By John Schaffner
Atlanta property owners face the hot days of summer not knowing how much they will be sweating as they face probable property tax increases from the city, possible tax increases from the county and most definitely increased service fees, such as for water and sewer service from the city.
The Atlanta City Council is approaching the homestretch in adopting the fiscal 2010 budget, which by law must be approved by June 30 and goes into effect July 1. Indications to date are that no changes or only minor changes will be made to Mayor Shirley Franklin’s $541 million budget proposal
The mayor’s budget calls for a 3-mil increase in the property tax millage rate, which amounts to a 7 percent increase in the total property tax bill, or an extra $20 per month in property taxes for the average homeowner in the city of Atlanta.
City Council members, unlike a year ago, apparently have resigned themselves to the fact some tax increase is a necessity to restore city services, bring the public safety forces to full strength and do away with the furloughs for city workers.

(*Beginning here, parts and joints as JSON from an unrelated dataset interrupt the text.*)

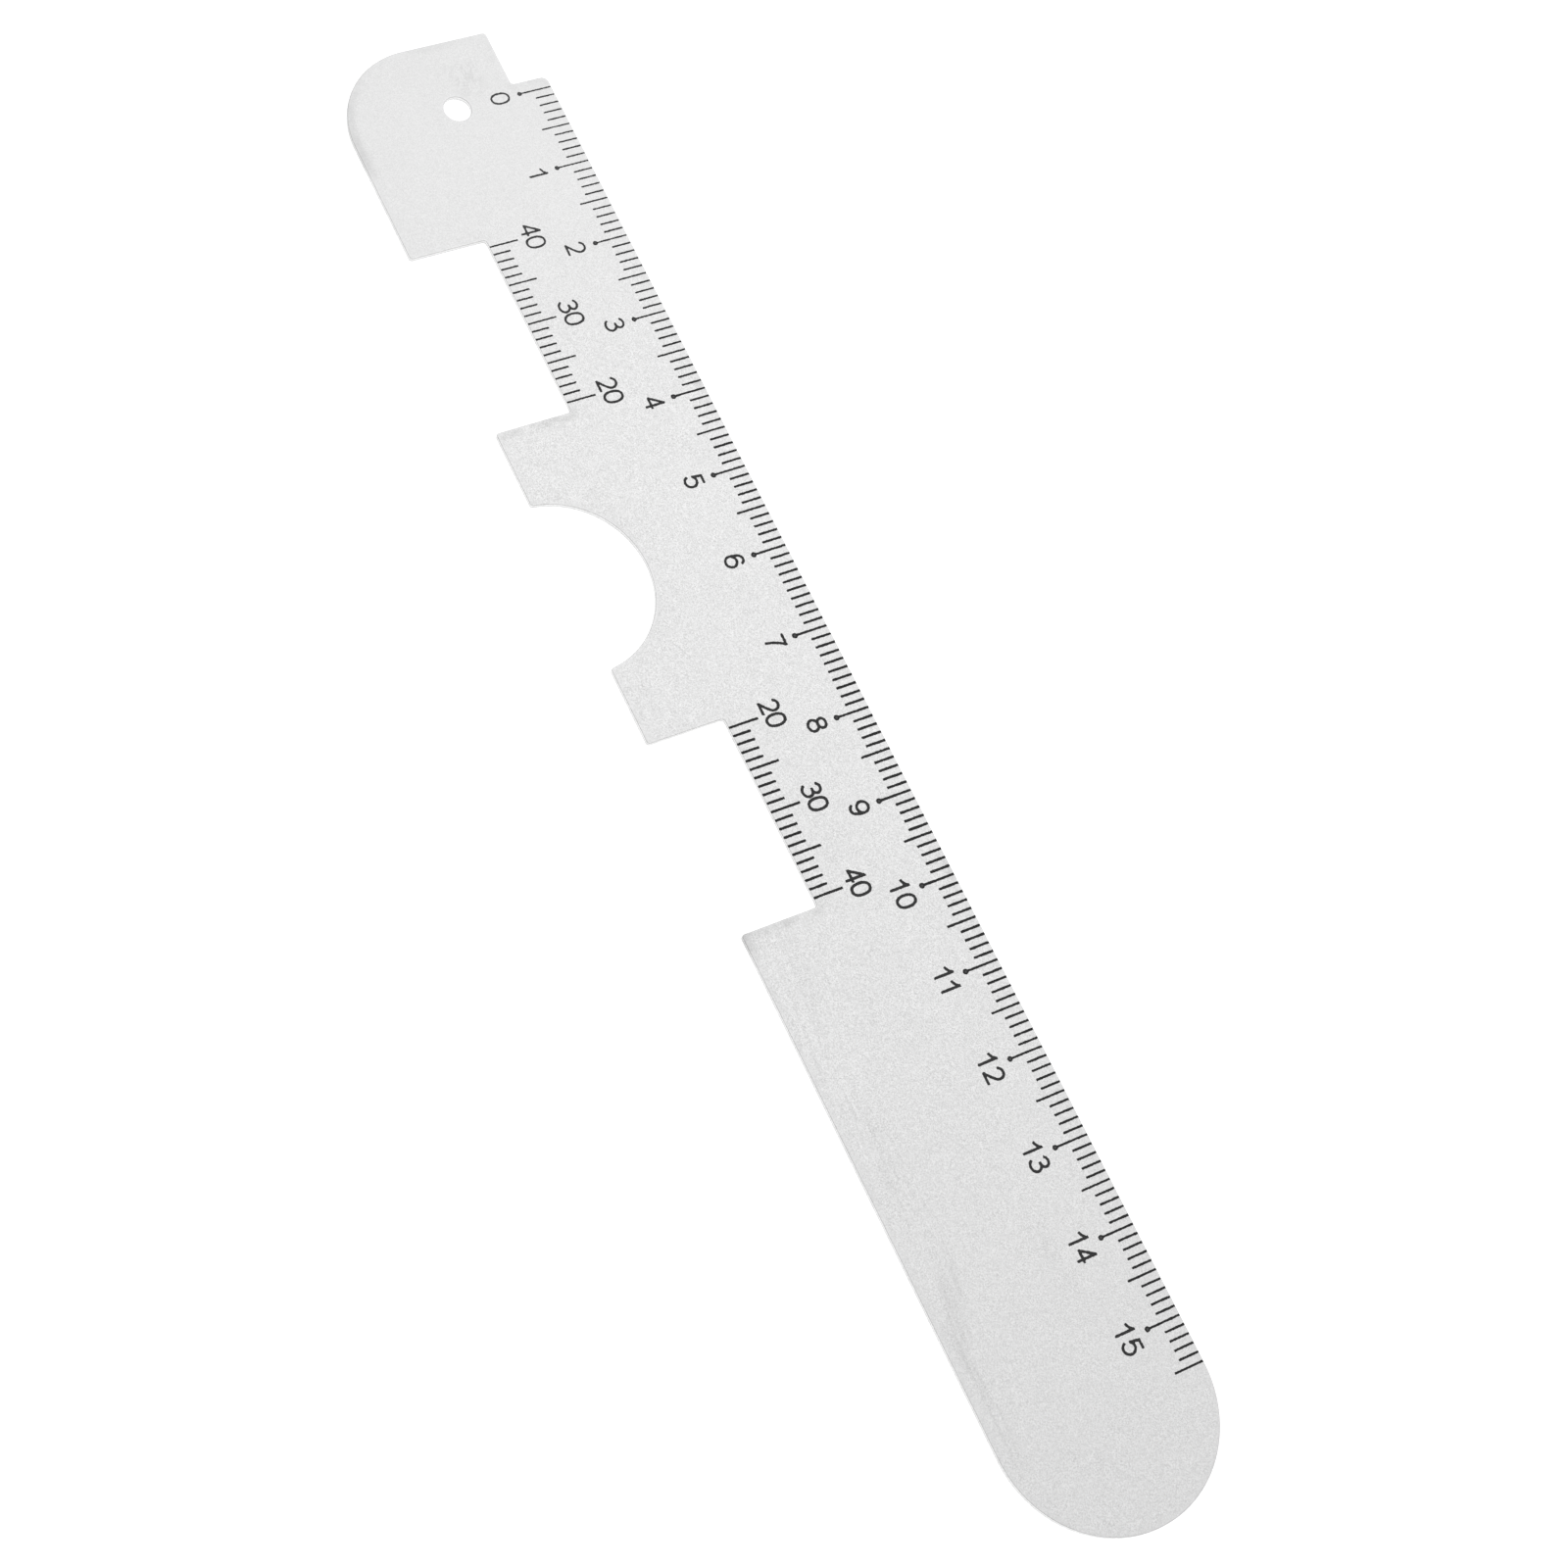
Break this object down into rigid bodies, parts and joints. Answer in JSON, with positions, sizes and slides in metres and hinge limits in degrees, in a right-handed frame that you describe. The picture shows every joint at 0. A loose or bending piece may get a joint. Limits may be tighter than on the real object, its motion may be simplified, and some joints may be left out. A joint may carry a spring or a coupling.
{
  "type": "pupillary distance ruler",
  "caption": "Thin metal rule with a centimetre scale on one edge and a nose notch between two scaled windows on the other, for measuring the distance between a person's pupils.",
  "frame": {"origin": "middle of the plate's underside (bounding box bottom centre)", "axes": "+X along the ruler from the zero end to the round end, +Y towards the edge with the centimetre scale, +Z out of the marked face"},
  "size_m": [0.176, 0.0244, 0.0005],
  "materials": {
    "plate": "satin, finely blasted",
    "print": "matt black print"
  },
  "bodies": {
    "root": {"plate": "plate", "edge_millimetre_marks": "print", "edge_half_centimetre_marks": "print", "edge_centimetre_marks": "print", "edge_numerals": "print", "left_window_short_marks": "print", "left_window_long_marks": "print", "left_window_numerals": "print", "right_window_short_marks": "print", "right_window_long_marks": "print", "right_window_numerals": "print"}
  },
  "joints": []
}
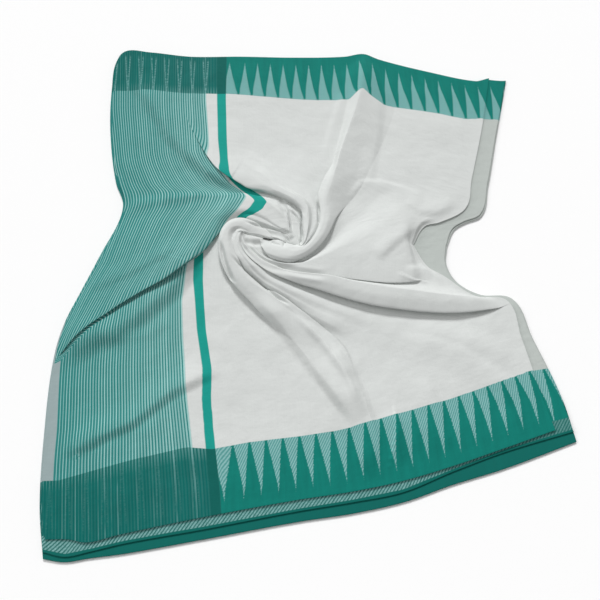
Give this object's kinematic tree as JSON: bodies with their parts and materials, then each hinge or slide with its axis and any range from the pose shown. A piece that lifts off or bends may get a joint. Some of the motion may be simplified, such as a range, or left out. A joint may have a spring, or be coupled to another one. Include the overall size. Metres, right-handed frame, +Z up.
{
  "type": "folded cotton saree laid flat with a twisted centre",
  "caption": "Cotton saree folded in layers and laid flat, its top sheet twisted into a swirl, with a striped end and temple borders.",
  "frame": {"origin": "middle of the flat underside's box, on the surface that the saree lies on", "axes": "+Z up, +Y across the loom width towards the far selvedge border, +X along the length, away from the striped end"},
  "size_m": [0.97, 1.177, 0.043],
  "materials": {
    "body_cotton": "plain woven off-white cotton, matt",
    "pallu_cotton": "cotton with fine teal and white warp-wise stripes, matt",
    "border_cotton": "teal-green woven border with grey-white temple spires, slight sheen",
    "pallu_border_cotton": "dark teal woven border with thin light stripes",
    "lower_cotton": "lower layers of the same cotton, plain and bordered"
  },
  "bodies": {
    "root": {"body_field": "body_cotton", "pallu_field": "pallu_cotton", "body_border_top": "border_cotton", "body_border_bottom": "border_cotton", "pallu_border_top": "pallu_border_cotton", "pallu_border_bottom": "pallu_border_cotton", "under_layers": "lower_cotton"}
  },
  "joints": []
}
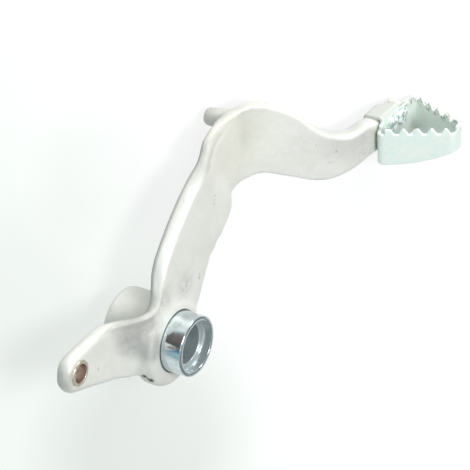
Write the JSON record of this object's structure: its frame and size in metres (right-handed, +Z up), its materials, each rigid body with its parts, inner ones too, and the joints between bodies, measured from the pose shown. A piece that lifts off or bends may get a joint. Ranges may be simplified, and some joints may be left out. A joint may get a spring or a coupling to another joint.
{
  "type": "rear brake pedal",
  "caption": "Cast motorbike rear brake pedal: bell-crank arm with bushed pivot boss, bushed clevis-pin lug, spring post and a riveted, toothed sheet-steel toe piece.",
  "frame": {"origin": "on the pivot axis, where it crosses the mid plane of the arm's web", "axes": "+X forward along the bike, +Y inboard along the pivot axis (towards the bike's left), +Z up"},
  "size_m": [0.2031, 0.0923, 0.0977],
  "materials": {
    "cast_arm": "bead-blasted casting",
    "bush_steel": "turned, lightly oiled",
    "bush_bronze": "turned bronze",
    "plated_sheet": "zinc plated",
    "rivet_steel": "zinc plated"
  },
  "bodies": {
    "root": {"pedal_arm": "cast_arm", "pivot_bush": "bush_steel", "pin_bush": "bush_bronze", "toe_piece": "plated_sheet", "toe_rivets": "rivet_steel"}
  },
  "joints": []
}
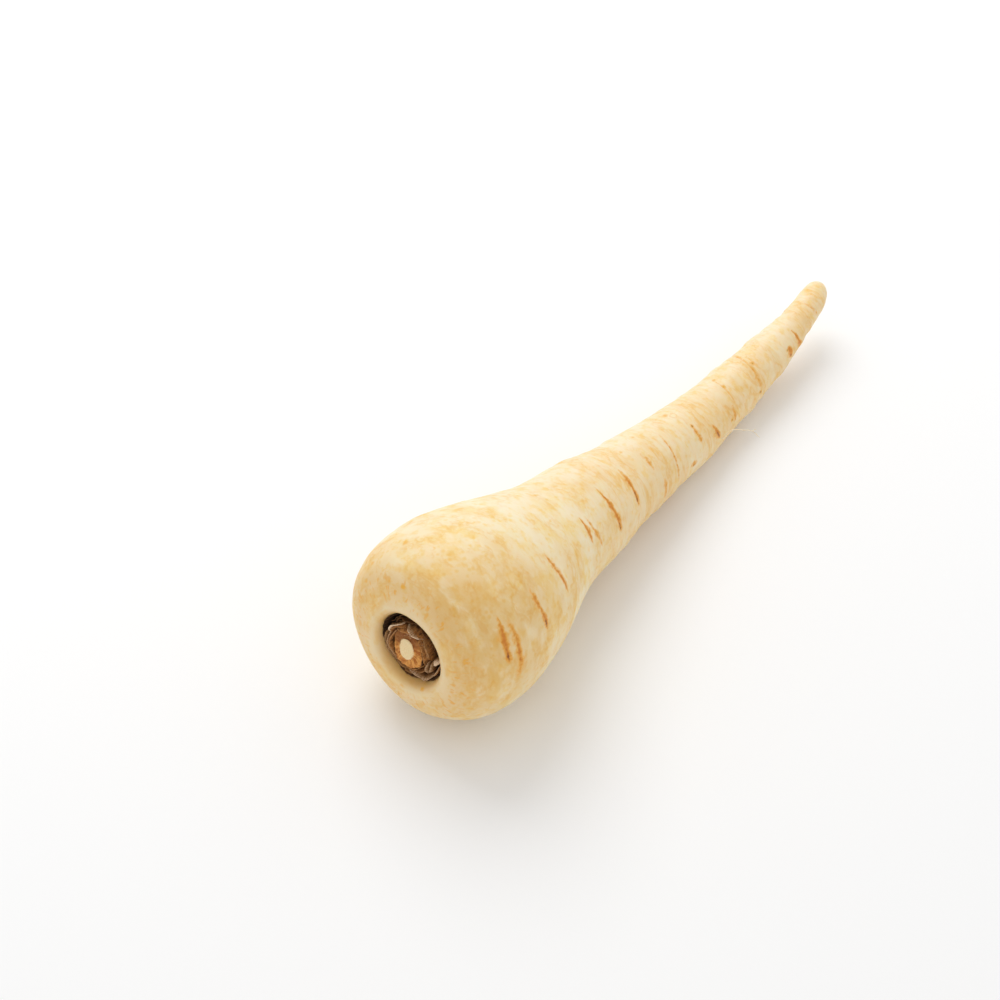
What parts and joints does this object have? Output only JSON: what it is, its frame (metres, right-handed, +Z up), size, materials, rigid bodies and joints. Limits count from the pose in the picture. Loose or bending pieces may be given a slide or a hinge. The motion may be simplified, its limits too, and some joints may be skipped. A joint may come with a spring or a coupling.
{
  "type": "parsnip",
  "caption": "Whole trimmed parsnip lying on its side: broad shoulder, crown crater with dried leaf bases and a cut stem stub, long furrowed tapering tail.",
  "frame": {"origin": "under the middle of the parsnip's footprint box, on the surface it lies on", "axes": "+X along the root from the crown to the tip, +Z up, +Y to its left"},
  "size_m": [0.2505, 0.0676, 0.0676],
  "materials": {
    "skin": "smooth, softly sheened cream root skin with ochre mottling and rusty cracks",
    "dried_sheath": "dry, matt, fibrous dark brown leaf bases with pale papery edges",
    "cut_stem": "dry cut stem, tan rind round a pale pith"
  },
  "bodies": {
    "root": {"root": "skin", "leaf_bases": "dried_sheath", "crown_stem": "cut_stem"}
  },
  "joints": []
}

Now the word is that Fulton County is facing a $40 million shortfall in tax revenues because of all the successful appeals of reassessments by home and business owners.
County commissioners have indicated they will hold a work session within days to determine how they will balance the books — by raising taxes, cutting expenses or both.
Because Fulton County is late in providing the city of Atlanta with the county tax digest, the final public hearings on the city’s 2010 budget, as well as the adoption of the budget, have been rescheduled.
The final public hearings now are set for 9 a.m. June 18 in the council chambers at City Hall, 55 Trinity Ave. SW, and at 9 a.m. and 6 p.m. June 25, also in the council chambers at City Hall.
The City Council is scheduled to meet for a 2010 budget discussion and for amendments June 15.
The final adoption of the 2010 budget now is scheduled for June 29 and 30 (if necessary).
Among the highlights of Franklin’s proposed budget are:
• The elimination of the furlough that was introduced during the current fiscal year as a savings measure. All city employees, including public safety personnel, will return to a 40-hour workweek.
• Savings initiatives of nearly $60 million.
• The authorized general fund work force will be fewer than 4,000 people, a reduction from approximately 5,600 in 2001.
• The 3-mil increase in the property tax rate.
“Despite the fact that the city has seen an $88 million reduction in revenues as a result of this historic recession, we have a responsibility to ensure that basic municipal services are delivered,” the mayor said. “We have reduced spending through the furloughs, layoffs and other measures. However, we must increase our revenues if we are to return our public safety and other core services to full-time operation.”
With this budget, she said, the city will reduce its general fund work force from 5,617 when she was first elected in 2001 to 3,934, a 30 percent reduction. “This is during a period in which the city has grown by 25 percent,” Franklin said.
According to a recent Bain & Co. analysis, Franklin said, the city has moved from second-worst- to second-best-performing city among major U.S. cities in terms of efficiency.
The administration pointed out that the tax rate increase is consistent with millage increases during previous recessions. The tax rate increased during both the 1991 recession (2 mils) and the 2001 recession (3 mils) in response to declining revenues.